Предваряя публикацию «Матренина двора» этим предисловием, я, конечно, не ждал, что все прочитавшие мою заметку будут с нею согласны. Предполагал даже, что наверняка найдутся и недовольные ею. Но на ту реакцию, которую она — эта заметка — вызвала, признаюсь, не рассчитывал. Во всяком случае, у тех, кого привык считать людьми, так сказать, нашего круга, а значит, единомышленниками.
Первую жесткую отповедь я получил от Вячеслава Кондратьева, к которому я относился хорошо, да и он ко мне вроде тоже.
Я знал, что Солженицын хвалил и даже как-то поддержал его «Сашку». Знал, что он истовый и преданный поклонник Александра Исаевича. Но ведь я как будто ничего худого про его кумира и не сказал. Напротив, отдал ему должное, и даже — первый — озаботился тем, чтобы вернуть его прозу читателю.

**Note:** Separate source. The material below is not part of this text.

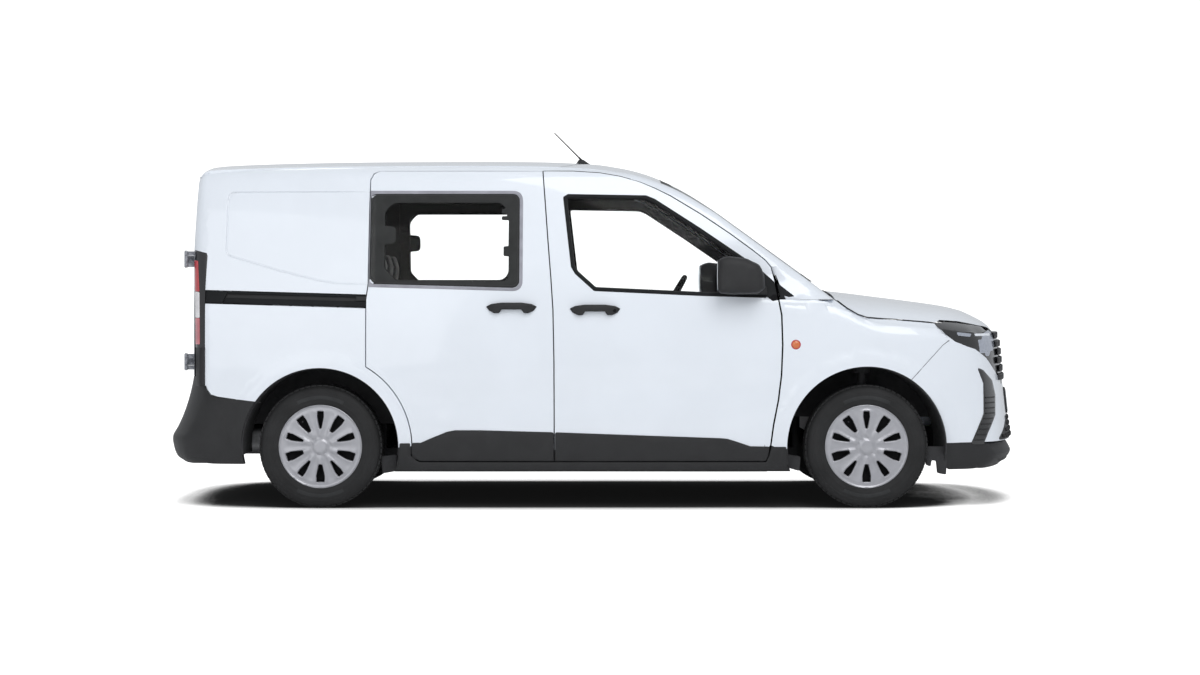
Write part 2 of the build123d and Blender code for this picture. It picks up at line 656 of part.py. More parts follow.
def rear_door(side):
    flange = layer(TAIL_FACE, AHEAD, 0, FLANGE) & front_view(rear_door_outline(side, 0), -2200, -1800)
    inset = STEP + SEAM
    box = layer(TAIL_FACE, AHEAD, 0, DOOR_THICKNESS) & front_view(
        rear_door_outline(side, inset), -2200, -1800
    )
    seat = layer(TAIL_FACE, AHEAD, -20, 20 + GLASS + SEAT_GAP) & front_view(
        rear_window_outline(side, 0), -2200, -1800, 30
    )
    clear = front_view(rear_window_outline(side, 45), -2200, -1800, 30)
    door = (flange + box).cut(seat, clear)
    shape = largest(door)
    for z in HINGE_HEIGHTS:
        shape = shape + rear_hinge(z, side)
    return largest(shape)


def rear_door_glass(side):
    return layer(TAIL_FACE, AHEAD, 0, GLASS) & front_view(
        rear_window_outline(side, TRIM_GAP), -2200, -1800, 30
    )


def rear_hinge(z, side):
    """A knuckle behind the corner of the body with the strap that holds the door to it."""
    y = side * REAR_HINGE_Y
    knuckle = rod((REAR_HINGE_X, y, z), (REAR_HINGE_X, y, z + HINGE_LENGTH), HINGE_RADIUS)
    a, b = sorted((side * (REAR_HINGE_Y - 80), y))
    strap = block(REAR_HINGE_X - 5, REAR_HINGE_X + 1, a, b, z, z + HINGE_LENGTH)
    a, b = sorted((side * (REAR_HINGE_Y - 80), side * (REAR_HINGE_Y - 40)))
    foot = block(REAR_HINGE_X - 5, -1996, a, b, z, z + HINGE_LENGTH)
    return knuckle + strap + foot


def rear_hinge_brackets():
    """The body's half of each rear hinge, above and below the door's knuckle."""
    pieces = []
    for z in HINGE_HEIGHTS:
        for low in (z - HINGE_BRACKET_HEIGHT - SEAT_GAP, z + HINGE_LENGTH + SEAT_GAP):
            high = low + HINGE_BRACKET_HEIGHT
            x, y = REAR_HINGE_X, REAR_HINGE_Y
            knuckle = rod((x, y, low), (x, y, high), HINGE_RADIUS)
            arm = block(REAR_HINGE_X, -1975, REAR_HINGE_Y - 16, REAR_HINGE_Y - 8, low, high)
            pieces.append(knuckle + arm)
    return pieces


def front_hinge_boss():
    """The seat under the front door's hinge axis, on the sill."""
    low, high = DOOR_BOTTOM - STEP, DOOR_BOTTOM + SEAM / 2 - SEAT_GAP
    x = FRONT_HINGE_X - 40
    y = side_y(x, DOOR_BOTTOM) - FLANGE / 2
    return rod((x, y, low), (x, y, high), 8)


def door_handle(x, z, length):
    """A pull handle that stands on two feet."""
    y = side_y(x, z)
    grip = block(x - length / 2, x + length / 2, y + 14, y + 34, z - 5, z + 29)
    grip = fillet(grip.edges().filter_by(Axis.Y), 14)
    feet = [
        block(x + s * (length / 2 - 40) - 18, x + s * (length / 2 - 40) + 18, y - 14, y + 20, z - 1, z + 25)
        for s in (-1, 1)
    ]
    return largest((grip + feet[0] + feet[1]) - side_slab(0, 60))


def mirror_housing():
    """An exterior mirror on the door, on a foot at the corner of its window."""
    head = block(596, 832, 912, MIRROR_OUT, 1050, 1236)
    head = fillet(head.edges(), 40)
    foot = block(680, 842, 800, 950, 1052, 1096) - side_slab(0, 300)
    return largest(head + foot)


# ---- wheels and running gear ------------------------------------------------
def revolve_profile(points, x, y, side):
    """A ring about a wheel's axle: its profile gives the place along the axle and the radius."""
    face = make_face(Polyline(*[(x, y + side * a, TYRE_RADIUS + r) for a, r in points], close=True))
    return revolve(face, axis=Axis((x, 0, TYRE_RADIUS), (0, 1, 0)), revolution_arc=360)


WHEEL_Y = TRACK / 2
HUB_FACE = 38


def tyre(x, side):
    w, r, bead = TYRE_WIDTH / 2, TYRE_RADIUS, RIM_RADIUS
    points = [
        (-w + 14, bead), (-w + 2, bead + 25), (-w, bead + 55), (-w + 6, r - 22), (-w + 22, r - 5),
        (-w + 45, r), (w - 45, r), (w - 22, r - 5), (w - 6, r - 22), (w, bead + 55),
        (w - 2, bead + 25), (w - 14, bead),
    ]
    return revolve_profile(points, x, side * WHEEL_Y, side)


def wheel(x, side):
    """Rim barrel, disc with ten openings, and the domed centre."""
    b = RIM_WIDTH / 2
    barrel = [(-b, RIM_RADIUS), (b, RIM_RADIUS), (b, RIM_RADIUS - 14), (-b, RIM_RADIUS - 14)]
    disc = [
        (b - 22, RIM_RADIUS - 5), (b - 4, RIM_RADIUS - 5), (b + 2, 130), (b - 2, 60), (b - 2, 0.01),
        (b - 22, 0.01), (b - 22, 60),
    ]
    hub = [(-HUB_FACE, 0.01), (b - 20, 0.01), (b - 20, 62), (-HUB_FACE, 62)]
    rotor = [(-22, 30), (0, 30), (0, 135), (-22, 135)]
    y = side * WHEEL_Y
    shape = revolve_profile(barrel, x, y, side) + revolve_profile(disc, x, y, side)
    shape = shape + revolve_profile(hub, x, y, side) + revolve_profile(rotor, x, y, side)
    openings = []
    low, high = sorted((side * (WHEEL_Y + b - 40), side * (WHEEL_Y + b + 30)))
    for i in range(10):
        wide = i % 2 == 0
        a = 17 if wide else 12
        points = [(94, 0.30 * a), (94, -0.30 * a), (172, -1.5 * a), (172, 1.5 * a)]
        face = make_face(Polyline(*[(p, 0, q) for p, q in points], close=True))
        cutter = extrude(face, amount=high - low, dir=(0, 1, 0))
        cutter = Pos(x, low, TYRE_RADIUS) * (Rotation(0, 36 * i + 18, 0) * cutter)
        openings.append(cutter)
    return largest(shape.cut(*openings))


def knuckle():
    """Hub carrier with its strut, turning about the vertical kingpin."""
    x, y = FRONT_AXLE_X, KINGPIN_Y
    post = rod((x, y, SUBFRAME_Z + SUBFRAME_ARM + SEAT_GAP), (x, y, STRUT_TOP_Z), 22)
    hub = rod((x, y, TYRE_RADIUS), (x, WHEEL_Y - HUB_FACE - SEAT_GAP, TYRE_RADIUS), 45)
    return largest(post + hub)


def front_subframe():
    """Cross-member with a lower arm out to each knuckle."""
    beam = block(1180, 1500, -330, 330, SUBFRAME_Z, SUBFRAME_Z + SUBFRAME_HEIGHT)
    shape = beam
    for side in (LEFT, RIGHT):
        a, b = sorted((side * 300, side * (KINGPIN_Y + 20)))
        arm = block(FRONT_AXLE_X - 24, FRONT_AXLE_X + 24, a, b, SUBFRAME_Z, SUBFRAME_Z + SUBFRAME_ARM)
        shape = shape + arm
    return largest(shape)


def rear_axle():
    """Twist beam with trailing arms and hub stubs."""
    z = TYRE_RADIUS
    end = WHEEL_Y - HUB_FACE - SEAT_GAP
    beam = rod((REAR_AXLE_X, -end, z), (REAR_AXLE_X, end, z), 34)
    for side in (LEFT, RIGHT):
        a, b = sorted((side * 500, side * 548))
        beam = beam + block(REAR_AXLE_X, REAR_AXLE_X + TRAILING_ARM, a, b, SUBFRAME_Z, FLOOR_Z - SEAT_GAP)
        beam = beam + block(REAR_AXLE_X - 30, REAR_AXLE_X + 30, a, b, SUBFRAME_Z, z)
    return largest(beam)


def fuel_tank():
    tank = block(-1300, RISER_X - 5, -430, 430, 210, LOAD_FLOOR_Z - SEAT_GAP)
    return fillet(tank.edges().filter_by(Axis.Z), 60)


def exhaust():
    """Silencer and pipe, hung under the floor."""
    silencer = block(-1880, -1480, -500, -220, 240, 400)
    silencer = fillet(silencer.edges().filter_by(Axis.X), 60)
    for x in (-1840, -1520):
        silencer = silencer + block(x - 15, x + 15, -370, -350, 390, LOAD_FLOOR_Z - SEAT_GAP)
    return silencer


def engine_block():
    block_shape = block(1120, 1640, -400, 400, 330, 860)
    mounts = block(1250, 1450, -200, 200, SUBFRAME_Z + SUBFRAME_HEIGHT + SEAT_GAP, 331)
    return block_shape + mounts


# ---- cabin -------------------------------------------------------------------
def dashboard():
    outline = [
        (640, 700), (625, 900), (700, 1000), (860, 1010), (1004, 978), (1009.7, 978), (1009.7, 560),
        (900, 560),
    ]
    body = side_view(outline, -735, 735) & INSIDE_DOORS
    x, y, z = STEERING_WHEEL_CENTRE
    d = Vector(math.cos(math.radians(STEERING_TILT)), 0, -math.sin(math.radians(STEERING_TILT)))
    c = Vector(x, y, z)
    column = rod(c + d * 30.3, c + d * 330, 32)
    return largest(body + column)


def steering_wheel():
    """Rim, hub and three spokes in a plane that leans towards the driver."""
    plane = Plane(
        origin=STEERING_WHEEL_CENTRE,
        x_dir=(0, 1, 0),
        z_dir=(-math.cos(math.radians(STEERING_TILT)), 0, math.sin(math.radians(STEERING_TILT))),
    )
    rim = Torus(STEERING_WHEEL_RADIUS - 15, 15)
    hub = Pos(0, 0, -5) * Cylinder(58, 50)
    shape = rim + hub
    for angle in (0, 180, 270):
        spoke = Pos(95, 0, 2) * Box(130, 34, 14)
        shape = shape + Rotation(0, 0, angle) * spoke
    return largest(plane * shape)


def front_seat(y):
    cushion = side_view([(-150, 430), (330, 430), (345, 500), (320, 570), (-120, 545)], y - 240, y + 240)
    back = side_view([(-70, 545), (-190, 545), (-345, 1240), (-235, 1240)], y - 235, y + 235)
    post = side_view([(-315, 1230), (-275, 1230), (-290, 1320), (-330, 1320)], y - 60, y + 60)
    head = side_view([(-355, 1300), (-265, 1300), (-275, 1480), (-345, 1480)], y - 130, y + 130)
    base = block(-100, 260, y - 200, y + 200, FLOOR_Z + FLOOR_THICKNESS + SEAT_GAP, 431)
    return largest(cushion + back + post + head + base)


def rear_bench():
    half = 548
    cushion = side_view([(-950, 430), (-500, 430), (-490, 520), (-520, 560), (-950, 545)], -half, half)
    back = side_view(
        [(-930, 500), (-1045, 500), (-1050, 620), (-1135, 1105), (-1050, 1105), (-945, 560)], -half, half
    )
    base = block(-920, -620, -480, 480, FLOOR_Z + FLOOR_THICKNESS + SEAT_GAP, 431)
    return largest(cushion + back + base)


def roof_antenna():
    """A raked rod on a low base at the middle of the roof."""
    base_z = roof_z(-60, 0)
    base = side_view(
        [(-105, base_z - 6), (-20, base_z - 6), (-40, base_z + 16), (-72, base_z + 34), (-92, base_z + 24)],
        -22, 22,
    ) & block(-200, 100, -22, 22, 1700, 1900)
    base -= layer(ROOF_FACE, DOWN, -SEAT_GAP, 1700)
    mast = rod((-66, 0, base_z + 22), ANTENNA_TIP, 4)
    return largest(base + mast)


def build():
    side = body_side()
    for bracket in rear_hinge_brackets() + [front_hinge_boss()]:
        side = side + bracket
    side = largest(side)
    nodes = {
        "body_side_left": side,
        "body_side_right": mirror(side, about=Plane.XZ),
        "roof": roof(),
        "windscreen": windscreen(),
        "bonnet": bonnet(),
        "cowl_panel": cowl_panel(),
        "firewall": firewall(),
        "floor_pan": floor_pan(),
        "wheel_arch_liners": wheel_arch_liners(),
        "front_bumper": front_bumper(),
        "front_spoiler": front_spoiler(),
        "grille": grille(),
        "rear_bumper": rear_bumper(),
        "door_tracks": both_sides(door_track()),
        "sliding_door_glass": both_sides(sliding_door_glass()),
        "front_subframe": front_subframe(),
        "rear_axle": rear_axle(),
        "fuel_tank": fuel_tank(),
        "exhaust": exhaust(),
        "engine_block": engine_block(),
        "dashboard": dashboard(),
        "steering_wheel": steering_wheel(),
        "front_seats": [front_seat(370), front_seat(-370)],
        "rear_bench": rear_bench(),
        "roof_antenna": roof_antenna(),
        "sliding_door_handles": both_sides(door_handle(-412, 980, 250)),
    }
    pairs = {
        "front_wing": front_wing(),
        "headlamp": headlamp(),
        "tail_lamp": tail_lamp(),
        "sliding_door": sliding_door(),
        "front_door": front_door(),
        "front_door_glass": front_door_glass(),
        "front_door_handle": door_handle(0, 970, 246),
        "mirror": mirror_housing(),
        "knuckle": knuckle(),
    }
    for name, shape in pairs.items():
        nodes[name + "_left"] = shape
        nodes[name + "_right"] = mirror(shape, about=Plane.XZ)
    for side, label in ((LEFT, "left"), (RIGHT, "right")):
        nodes["rear_door_" + label] = rear_door(side)
        nodes["rear_door_glass_" + label] = rear_door_glass(side)
        for x, end in ((FRONT_AXLE_X, "front"), (REAR_AXLE_X, "rear")):
            nodes[f"tyre_{end}_{label}"] = tyre(x, side)
            nodes[f"wheel_{end}_{label}"] = wheel(x, side)
    return nodes


def write(nodes):
    os.makedirs("parts", exist_ok=True)
    for name, shape in nodes.items():
        shapes = shape if isinstance(shape, list) else [shape]
        solids = [s for item in shapes for s in item.solids()]
        export_step(Compound(solids), f"parts/{name}.step")
        print(name, len(solids), flush=True)


if __name__ == "__main__":
    write(build())
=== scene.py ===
"""Looks of the compact passenger van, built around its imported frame."""

import math

import bmesh
import bpy
import numpy as np
from mathutils import Matrix, Vector, geometry


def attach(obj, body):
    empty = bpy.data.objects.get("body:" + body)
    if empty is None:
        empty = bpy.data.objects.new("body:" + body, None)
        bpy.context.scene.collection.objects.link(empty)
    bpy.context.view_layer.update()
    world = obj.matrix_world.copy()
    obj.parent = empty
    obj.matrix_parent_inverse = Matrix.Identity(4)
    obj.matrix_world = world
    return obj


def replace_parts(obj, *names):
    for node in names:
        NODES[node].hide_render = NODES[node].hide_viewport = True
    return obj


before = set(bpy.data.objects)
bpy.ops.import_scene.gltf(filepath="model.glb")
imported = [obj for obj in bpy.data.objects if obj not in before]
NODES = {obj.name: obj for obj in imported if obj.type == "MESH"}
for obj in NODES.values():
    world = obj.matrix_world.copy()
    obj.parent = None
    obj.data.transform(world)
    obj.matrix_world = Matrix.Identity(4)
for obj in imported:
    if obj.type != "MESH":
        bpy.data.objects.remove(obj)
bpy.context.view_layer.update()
MM = 0.001
LEFT, RIGHT = 1, -1
SAME_POINT = 0.02  # vertices this close are one
LONGEST_EDGE, FINE_EDGE = 45, 4  # of a panel's outer face, and of it along the stamping
FINE_REACH = 7
FACE_ALONG = 0.8  # the least cosine between a face and the skin it is laid on
STRAY = 40  # a vertex that would move further than this stays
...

Сейчас я уже не помню, что именно Слава мне говорил. Помню только подчеркнуто сухой и даже враждебный тон, каким было сделано мне его суровое порицание. И еще помню, что выражал он мне это порицание не от себя, и даже не от «группы товарищей», а как бы от всех. Я очень хорошо помню, что это слово в той его речи упоминалось чаще всех других: «всех покоробило», «все считают», «все возмущены»…
А с пламенной Люшей (Еленой Цезаревной) Чуковской я тогда чуть было совсем не рассорился.
В статье, появившейся в «Книжном обозрении», она в запале даже сравнила меня с бывшим председателем КГБ Семичастным, какой-то мемуар которого был напечатан в том же номере «Огонька», что и «Матренин двор» с моим предисловием.
Не обошел вниманием эту мою заметку и сам Александр Исаевич:
Тут, пронюхав всю обстановку, ловкий Коротич (столько налгавший обо мне в «Советской России» в брежневское время) из моих гонителей сметливо перекинулся в непрошенные благодетели — и без разрешения и ведома Димы Борисова в начале июня 89-го напечатал в «Огоньке» «Матренин двор». (С ядовитым предисловием Бена Сарнова, что, начав печатать, открываем наконец-то, наконец-то и «дорогу критике» этого Солженицына, — как будто 15 лет чем другим на Западе занимались.) Сорвал-таки Коротич первоочерёдность «Архипелага», было у меня смурное чувство, хотя же: в трёх миллионах экземпляров потекла «Матрёна» к массовому читателю.